Vicki and I had enjoyed an especially exhilarating winter and early spring. On January 27, thrilled and inspired by Barack Obama and the hope he embodied, I took the podium at American University in Washington to endorse his quest for the presidency. The best hopes of the past and present converged around me. My niece Caroline Kennedy stood at my back, alongside my own son Patrick and the candidate himself. The crowd roared its approval for my message. And I felt myself lifted—with a renewed optimism for my country, and by the unexpected notes of an old bugle, calling me once again to the campaign trail. Other years, other hustings, other adventures swept out of the past. "It is time again for a new generation of leadership," I declared to the cheering crowd in front of us, as another voice echoed down the corridors of my memory: Let the word go forth from this time and place, to friend and foe alike, that the torch has been passed to a new generation of Americans . . .

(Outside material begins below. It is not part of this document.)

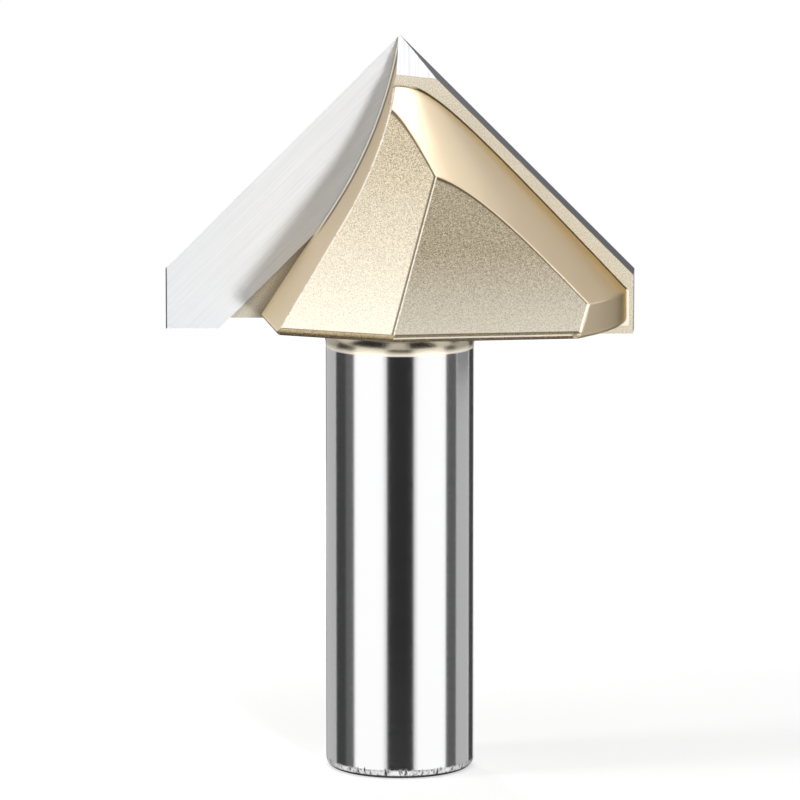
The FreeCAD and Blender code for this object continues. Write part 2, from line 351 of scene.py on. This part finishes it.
def blasted_coat(s, name, pale_top, on_flat=True, beside=None):
    """The same coat over milled and blasted steel: grit pits break the gloss
    into fine light and dark grains. Low on the head, up to pale_top, it is
    painted paler as painted light. On a flat, dark lines of painted shade follow
    the turned outline, the foot and the edge to a flat beside it. On a flute
    floor a soft painted shade gathers along the wall's foot."""
    material, tree = new_material(name)
    place = add_node(tree, "TexCoord", output="Object")
    light, bump = grains_and_pits(tree, place, s.grit)
    tint = add_node(tree, "Mix", {0: light, 6: s.grit_dark, 7: s.grit_light}, 2, data_type="RGBA")
    height = add_node(tree, "SeparateXYZ", {0: place}, "Z")
    # Painted light: paler towards the underside
    low_light_share = add_node(tree, "MapRange", {0: height, 1: s.underside, 2: pale_top, 3: 1.0, 4: 0.0}, 0)
    cover = add_node(tree, "MapRange", {0: light, 3: 0.6}, 0)
    share = add_node(tree, "Math", {0: low_light_share, 1: cover}, 0, operation="MULTIPLY")
    tint = add_node(tree, "Mix", {0: share, 6: tint, 7: s.grit_painted_light}, 2, data_type="RGBA")
    if on_flat:
        # The rounded edge at a flat's foot starts about 0.6 mm above the underside
        foot = s.underside + 0.57 * MM
        past_foot = add_node(tree, "Math", {0: foot, 1: height}, 0, operation="SUBTRACT")
        past_edges = [past_outline(tree, place, s), past_foot]
        if beside:
            past_edges.append(past_flat(tree, place, s, beside))
        # Painted shade: a dark line beside each rounded edge of the flat
        line_start, line_full = -0.15 * MM, -0.1 * MM
        for past_edge in past_edges:
            line = add_node(tree, "MapRange", {0: past_edge, 1: line_start, 2: line_full, 4: 0.85}, 0)
            tint = add_node(tree, "Mix", {0: line, 6: tint, 7: s.braze_and_shade}, 2, data_type="RGBA")
    else:
        # Painted shade on the flute floor along the wall's foot
        shade_width = 1.2 * MM
        off_wall = past_flat(tree, place, s, WALL_FOOT)
        floor_shade = add_node(tree, "MapRange", {0: off_wall, 1: 0.0, 2: shade_width, 3: 0.6, 4: 0.0}, 0,
                         interpolation_type="SMOOTHSTEP")
        tint = add_node(tree, "Mix", {0: floor_shade, 6: tint, 7: s.braze_and_shade}, 2, data_type="RGBA")
    shader = add_node(tree, "BsdfPrincipled",
                      {"Base Color": tint, "Metallic": 0.55, "Roughness": 0.4, "Normal": bump}, 0)
    add_node(tree, "OutputMaterial", {"Surface": shader})
    return material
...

I felt joyous and exuberant through the inevitable exhaustion of the Democratic primary campaign, as I had felt in Wyoming and West Virginia in 1960 for Jack, and in Indiana and California in 1968 for Bobby. "No one said we couldn’t have a little fun!" I shouted to a Latino crowd in San Antonio before belting out "Ay Jalisco No Te Rajes" in my version of Spanish. I had so much fun that I sang it again in Laredo. By mid-May, Obama had won the crucial North Carolina primary and had taken the lead in committed delegates. Some commentators were declaring the race already over. I certainly intended to keep on campaigning for him through the late spring and summer, but there was time to steal away for a few sails on Nantucket Sound.